Everybody knows by now that there's a gazillion books on me either out or coming out in the near future. So I'm encouraging anybody who's ever met me, heard me or even seen me, to get in on the action and scribble their own book. You never know, somebody might have a great book in them.
Didn’t know that, thanks for telling me. Don’t quite see how it is relevant to a discussion about Dylan.
Maybe, good point.
His career as a folk singer writing protest songs lasted all of about a year. Outside of Hurricane they are all on The Freewheelin’ Bob Dylan (May 1963) and The Times They Are A’Changin’ (Jan. 1964). After that there was a marked turn away from political themes or songs about injustice within his music. I think that is often forgotten and it is strange since that work still overshadows his other work which is both much larger and much better.
His role as a countercultural icon wasn’t one he asked for and he was never at the marches and so on like Joan Baez.
Rock PING
Rock PING
So you are just making it up, we do know that Bob Dylan’s favorite politician in the 60s was Goldwater, but you, we don’t know anything about at all.
I guess the “Dylan can’t sing” line has worn off, and the latest is “Dylan is a blood thirsty Communist.”
The vagueness of that childish post is very convincing that you are just making things up, which of course you are, you can’t just do that kind of thing here, go find a source that you can post.
You seem bitter and envious that some jobs I have had have occasionally put me in the same room or within earshot of some well-known people. I guess next time I can secretly record their conversations on my cell phone to satisfy you.
All of those people are so far to the left, but none if them realize
it, just like fish don’t know they’re wet. Why is that so hard to believe?
“His role as a countercultural icon wasnt one he asked for and he was never at the marches and so on like Joan Baez.”

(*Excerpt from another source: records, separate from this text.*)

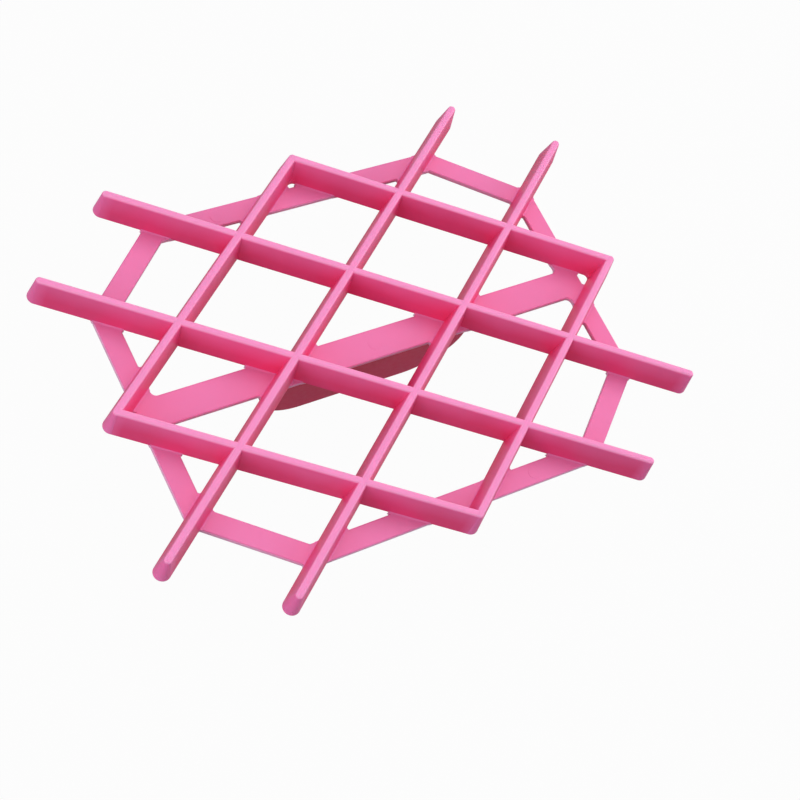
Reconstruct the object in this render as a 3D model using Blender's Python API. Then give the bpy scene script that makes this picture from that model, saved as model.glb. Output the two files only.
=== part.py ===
"""Diamond quilt embosser, blades up, standing on the edge of its handle.

Two families of four tapered ribs cross in a lattice of diamonds. An eight-sided web ring and a
spine carry the lattice from below, and a flat handle hangs under the middle of the spine.
X runs along the spine, Y across it and Z up, from the handle's lower edge to the embossing edges.
"""

import math

import bmesh
import bpy
from mathutils import Matrix, Vector

MM = 0.001

# Diamond lattice
DIAMOND_ANGLE = math.radians(72.8)
CENTRE_PITCH = 25.0 * MM
OUTER_PITCH = 24.0 * MM

# Ribs
RIB_HEIGHT = 6.3 * MM
RIB_EDGE_WIDTH = 1.5 * MM
RIB_BASE_WIDTH = 3.6 * MM
RIB_EDGE_ROUNDING = 0.25 * MM
LONG_RIB_OVERHANG = 29.5 * MM
RIB_END_FACETS = 24
RIB_EDGE_FACETS = 2
RIB_LAP_SHARE = 0.5

# Ring and spine below the ribs, the ring set back from the corners of the frame
WEB_THICKNESS = 1.0 * MM
RING_WIDTH = 4.6 * MM
RING_END_SETBACK = 7.75 * MM
RING_SIDE_SETBACK = 5.7 * MM
RING_SIDE_CORNER_SHIFT = 2.5 * MM
SPINE_WIDTH = 6.6 * MM

# Handle below the spine
HANDLE_DEPTH = 17.5 * MM
HANDLE_LENGTH = 50.6 * MM
HANDLE_ROOT_THICKNESS = 2.6 * MM
HANDLE_EDGE_THICKNESS = 2.2 * MM
HANDLE_CORNER_RADIUS = 12.0 * MM
HANDLE_CORNER_STEPS = 12
HANDLE_EDGE_ROUNDING = 0.4 * MM
HANDLE_EDGE_FACETS = 2

# Clearances
SEAT_GAP = 0.3 * MM
CUT_OVERRUN = 2.0 * MM
WELD_REACH = 0.01 * MM

# Finish
SMOOTH_ANGLE = math.radians(30)
PINK = (0.86, 0.14, 0.37, 1.0)
PLASTIC_ROUGHNESS = 0.32

# Heights that follow from the sizes above
SPINE_UNDERSIDE = HANDLE_DEPTH + SEAT_GAP
RIB_SEAT = SPINE_UNDERSIDE + WEB_THICKNESS + SEAT_GAP
LAP_HEIGHT = RIB_HEIGHT * RIB_LAP_SHARE

# Places of the ribs, measured from the middle along the ribs that cross them
LONG_OFFSET = CENTRE_PITCH / 2
SHORT_OFFSET = CENTRE_PITCH / 2 + OUTER_PITCH
HALF_ANGLE = DIAMOND_ANGLE / 2

# Lengths of the ribs, and how far the frame and the ring below it reach from the middle
LONG_RIB_LENGTH = 2 * (SHORT_OFFSET + LONG_RIB_OVERHANG)
SHORT_RIB_LENGTH = 2 * SHORT_OFFSET + RIB_BASE_WIDTH
FRAME_END_REACH = 2 * SHORT_OFFSET * math.cos(HALF_ANGLE)
FRAME_SIDE_REACH = 2 * SHORT_OFFSET * math.sin(HALF_ANGLE)
RING_END_REACH = FRAME_END_REACH - RING_END_SETBACK
RING_SIDE_REACH = FRAME_SIDE_REACH - RING_SIDE_SETBACK

RISING = 1
FALLING = -1
FAMILY_NAMES = {RISING: "rising", FALLING: "falling"}
SIDE_NAMES = {-1: "left", 1: "right"}


def clear_scene():
    for obj in list(bpy.data.objects):
        bpy.data.objects.remove(obj, do_unlink=True)


def add_collection(name):
    collection = bpy.data.collections.new(name)
    bpy.context.scene.collection.children.link(collection)
    return collection


def pink_plastic(name):
    material = bpy.data.materials.new(name + "_plastic")
    material.use_nodes = True
    shader = material.node_tree.nodes["Principled BSDF"]
    shader.inputs["Base Color"].default_value = PINK
    shader.inputs["Roughness"].default_value = PLASTIC_ROUGHNESS
    shader.inputs["Metallic"].default_value = 0.0
    material.diffuse_color = PINK
    return material


def add_part(data, name, collection, root):
    """Puts a mesh or a curve in the scene as one named part with its own plastic."""
    part = bpy.data.objects.new(name, data)
    data.materials.append(pink_plastic(name))
    collection.objects.link(part)
    part.parent = root
    return part


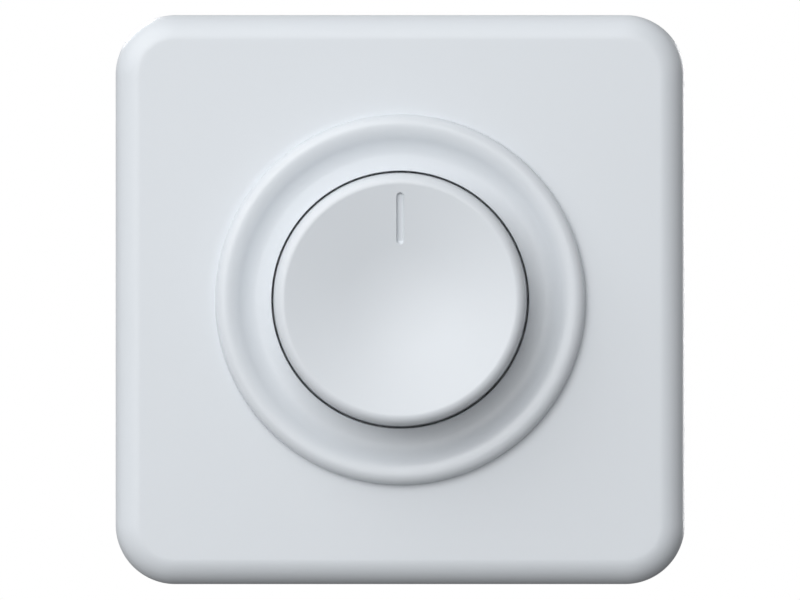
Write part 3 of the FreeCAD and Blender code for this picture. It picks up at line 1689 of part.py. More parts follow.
def check(body):
    for item in body.Group + [body]:
        if "Invalid" in item.State or "Error" in item.State:
            raise ValueError(f"{body.Label}: {item.Name}: {item.getStatusString()}")
        if item.TypeId in ("PartDesign::Pocket", "PartDesign::Groove"):
            if item.Shape.Volume >= item.BaseFeature.Shape.Volume:
                raise ValueError(f"{body.Label}: {item.Name} cuts nothing")
    if body.Shape.isNull() or not body.Shape.isValid():
        raise ValueError(f"{body.Label} has no valid shape")


def make_all():
    """Every sub-part, from the front to the back."""
    bodies = [cover_frame(), centre_dish(), knob(), knob_clip(), centre_nut()]
    bodies += [mounting_ring(), ring_rivets()]
    for hand, side in (("right", 1), ("left", -1)):
        bodies.append(claw(f"claw_{hand}", side))
        bodies.append(claw_screw(f"claw_screw_{hand}", side))
        bodies.append(claw_nut(f"claw_nut_{hand}", side))
    bodies += [housing_lid(), housing_base()]
    bodies += [bushing_plate(), shaft(), shaft_ring(), pot_housing(), pot_track(), pot_pins()]
    bodies += [wiper_rotor(), wiper_contact()]
    bodies += [circuit_board(), switch_housing(), switch_plunger(), contact_bridge()]
    bodies += [fixed_contacts(), switch_return_spring()]
    bodies += [heat_spreader(), insulating_pad(), triac(), triac_screw()]
    bodies += [choke_core(), choke_winding(), film_capacitor(), electrolytic_capacitor()]
    bodies += [varistor(), resistors(), controller_chip(), fuse(), fuse_clips()]
    bodies += [terminal_cages(), terminal_screws(), terminal_bars()]
    return bodies


os.makedirs("parts", exist_ok=True)
bodies = make_all()
document.recompute()
for body in bodies:
    check(body)
for body in bodies:
    body.Shape.exportStep(f"parts/{body.Label}.step")
    box = body.Shape.BoundBox
    print(body.Label, len(body.Shape.Solids), round(body.Shape.Volume, 1), box)
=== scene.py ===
"""The looks of a flush rotary dimmer switch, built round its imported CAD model.

Lengths are metres in the CAD frame: X to the right as seen from the room, Y into the wall and
Z up, with the origin on the knob's axis in the plane of the wall.
"""

import json
import logging
import math
from collections.abc import Callable, Sequence
from dataclasses import dataclass
from enum import Enum

import bmesh
import bpy
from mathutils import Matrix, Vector


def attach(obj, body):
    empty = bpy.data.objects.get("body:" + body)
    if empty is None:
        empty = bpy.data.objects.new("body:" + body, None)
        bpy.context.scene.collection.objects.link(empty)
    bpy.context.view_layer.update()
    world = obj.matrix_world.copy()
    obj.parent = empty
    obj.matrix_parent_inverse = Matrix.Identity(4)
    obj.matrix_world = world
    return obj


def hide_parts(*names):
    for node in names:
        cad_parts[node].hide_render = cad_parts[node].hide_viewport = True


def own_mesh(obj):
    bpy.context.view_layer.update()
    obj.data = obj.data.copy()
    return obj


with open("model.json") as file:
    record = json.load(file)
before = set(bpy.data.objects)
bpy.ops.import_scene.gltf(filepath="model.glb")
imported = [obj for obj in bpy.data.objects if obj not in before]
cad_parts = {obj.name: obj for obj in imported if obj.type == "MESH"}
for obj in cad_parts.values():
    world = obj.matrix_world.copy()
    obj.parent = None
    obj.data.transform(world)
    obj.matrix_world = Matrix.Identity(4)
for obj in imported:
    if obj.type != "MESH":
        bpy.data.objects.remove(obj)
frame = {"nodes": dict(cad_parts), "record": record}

LOG = logging.getLogger("dimmer")
MM = 0.001
FULL_TURN = 2 * math.pi

Colour = tuple[float, float, float]
Step = tuple[float, ...]


def paint(red: float, green: float, blue: float) -> Colour:
    """Turns screen levels from 0 to 255 into the linear colour that a shader takes.

    Args:
        red: Level of red.
        green: Level of green.
        blue: Level of blue.

    Returns:
        Red, green and blue.
    """

    def linear(level: float) -> float:
        """One channel, by the sRGB curve."""
        part = level / 255
        return part / 12.92 if part <= 0.04045 else ((part + 0.055) / 1.055) ** 2.4

    return linear(red), linear(green), linear(blue)


# Shaders

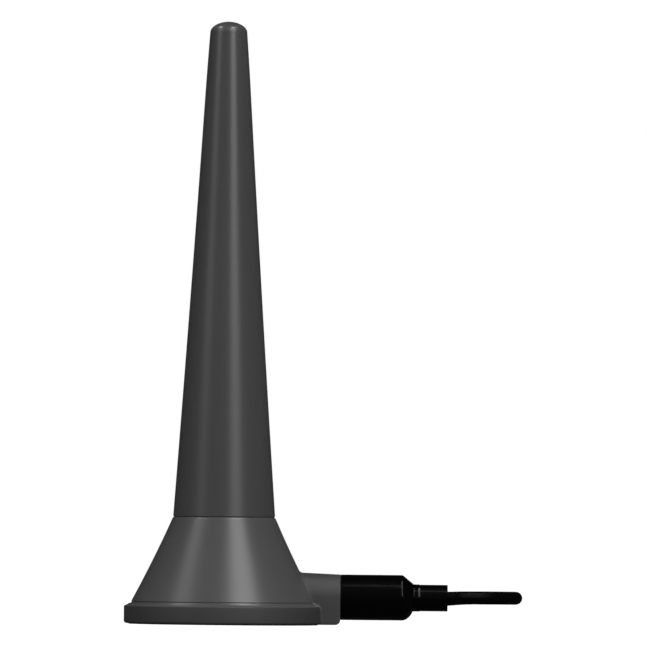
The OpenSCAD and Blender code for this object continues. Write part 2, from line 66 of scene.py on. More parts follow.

Never at the anti-war marches, anyhow. I think he wanted to be Elvis, not Che. Some of that crappy folk crowd never forgave him for it, and at the time he was looked at as a traitor to the revolution when he embraced the rock.
Freegards
LOL, no I’m annoyed that a liar is trying to pass off fake information about a public figure on the internet.
Go get a source.
I am the source.
Easy to prove me wrong: just show the denunciation, in speech, song, or deed, of the dictatorship in Cuba, ever, in the last 40 years.
You are worse off and more idiotic than you even appeared at first.